Kalshi, a platform regulated by the CFTC, has had its share of ups and downs. They tried to launch contracts related to elections, but that proposal got blocked. Meanwhile, on the other side, you have Polymarket, which whether you love it or hate it, has certainly grabbed headlines-finding itself on the wrong end of a fine for offering unregistered swaps.
Here’s the deal: as the CFTC looks closer at prediction markets, platforms like Kalshi and Polymarket could either flourish or flounder. If regulations are easier to navigate, we might see more innovative contracts popping up. But if they go heavy-handed with regulations, it could deter users from participating altogether.
Practical Tips for Investors:
- Stay Informed: Follow the CFTC discussions to get ahead of any regulatory actions. Knowledge is power, right?
- Diversify: Don’t put all your eggs in one basket; explore various platforms to see which one aligns with your investment philosophy.
- Risk Management: Set limits on how much you’re willing to invest in prediction markets, as they can be quite volatile.
- Engage with Communities: Don’t underestimate the power of community-join forums or groups discussing these topics to gain insights and share strategies.
What’s Next for Prediction Markets?
Now, let’s get a little specific. Prediction markets really took off during the 2024 U.S. presidential election cycle. Polymarket, for instance, became a hotspot for traders to speculate on Donald Trump’s chances of securing the Republican nomination. The interesting thing is, as people reacted to polling and other evolving narratives, the platform acted almost like a real-time barometer of public sentiment.
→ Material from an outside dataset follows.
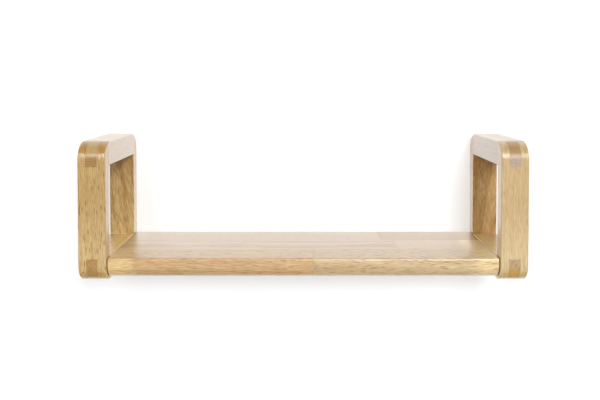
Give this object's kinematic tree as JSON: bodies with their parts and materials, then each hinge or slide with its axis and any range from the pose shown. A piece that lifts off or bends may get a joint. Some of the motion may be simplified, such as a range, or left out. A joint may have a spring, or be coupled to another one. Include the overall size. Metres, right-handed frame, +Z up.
{
  "type": "wall shelf",
  "caption": "Small oak wall shelf: a flat board carried between closed side frames with rounded corners, hung on keyhole plates behind the frames.",
  "frame": {"origin": "midway between the side frames and midway from the front faces to the wall face, level with the frames' undersides", "axes": "+X along the board to the right as seen from the front, +Y back to the wall, +Z up"},
  "size_m": [0.55, 0.14, 0.173],
  "materials": {
    "oak": "sanded oak under clear satin lacquer",
    "beech": "bare turned beech",
    "steel": "bright zinc-plated steel"
  },
  "bodies": {
    "root": {"left_front_post": "oak", "left_rear_post": "oak", "left_top_rail": "oak", "left_bottom_rail": "oak", "right_front_post": "oak", "right_rear_post": "oak", "right_top_rail": "oak", "right_bottom_rail": "oak", "shelf_front_stave_left": "oak", "shelf_front_stave_right": "oak", "shelf_middle_stave_left": "oak", "shelf_middle_stave_right": "oak", "shelf_rear_stave_left": "oak", "shelf_rear_stave_right": "oak", "left_shelf_dowels": "beech", "right_shelf_dowels": "beech", "left_hanger_plate": "steel", "right_hanger_plate": "steel", "left_hanger_screws": "steel", "right_hanger_screws": "steel"}
  },
  "joints": []
}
It showcased not just a speculative market, but a whole new way of gauging major political events.
On a side note, just think about how wild it is that traders could pretty accurately gauge events like elections through market trends. It was almost like using a crystal ball-minus the smoke and mirrors.
The Risks of New Regulations
But with all this hype, there’s the shadow of regulation looming. Pham hinted at a “common-sense approach” moving forward, and that sounds hopeful, right? But let me throw this at you: Anytime you introduce regulations in a budding space like crypto, you run the risk of stifling innovation.
For example, how does this impact smaller players trying to make a mark in the prediction space? More regulations could lead to more barriers of entry, making it tough for startups. On the flip side, consumers-us!-can be grateful for protections against fraud. It’s quite the balancing act.
A New Frontier
In Pham’s eyes, prediction markets represent a “new frontier" in financial technology. It’s about harnessing market sentiment to gauge outcomes effectively. But is it really the golden ticket for modernization, or is it just another bubble waiting to burst?
As investors, you’ve got to keep your ear to the ground. The interaction between regulation and innovation here could set the stage for not only how we view prediction markets but could also redefine the role of these platforms in the greater crypto ecosystem.
Final Thoughts
As we navigate through this maze of prediction markets, regulations, and opportunities, let me leave you with a thought: do you believe that the risk of regulation outweighs the potential rewards of investing in prediction markets? Think about it. It’s a real chess game, and your next move could either put you ahead of the game or send you tumbling back. What’s your strategy going to be?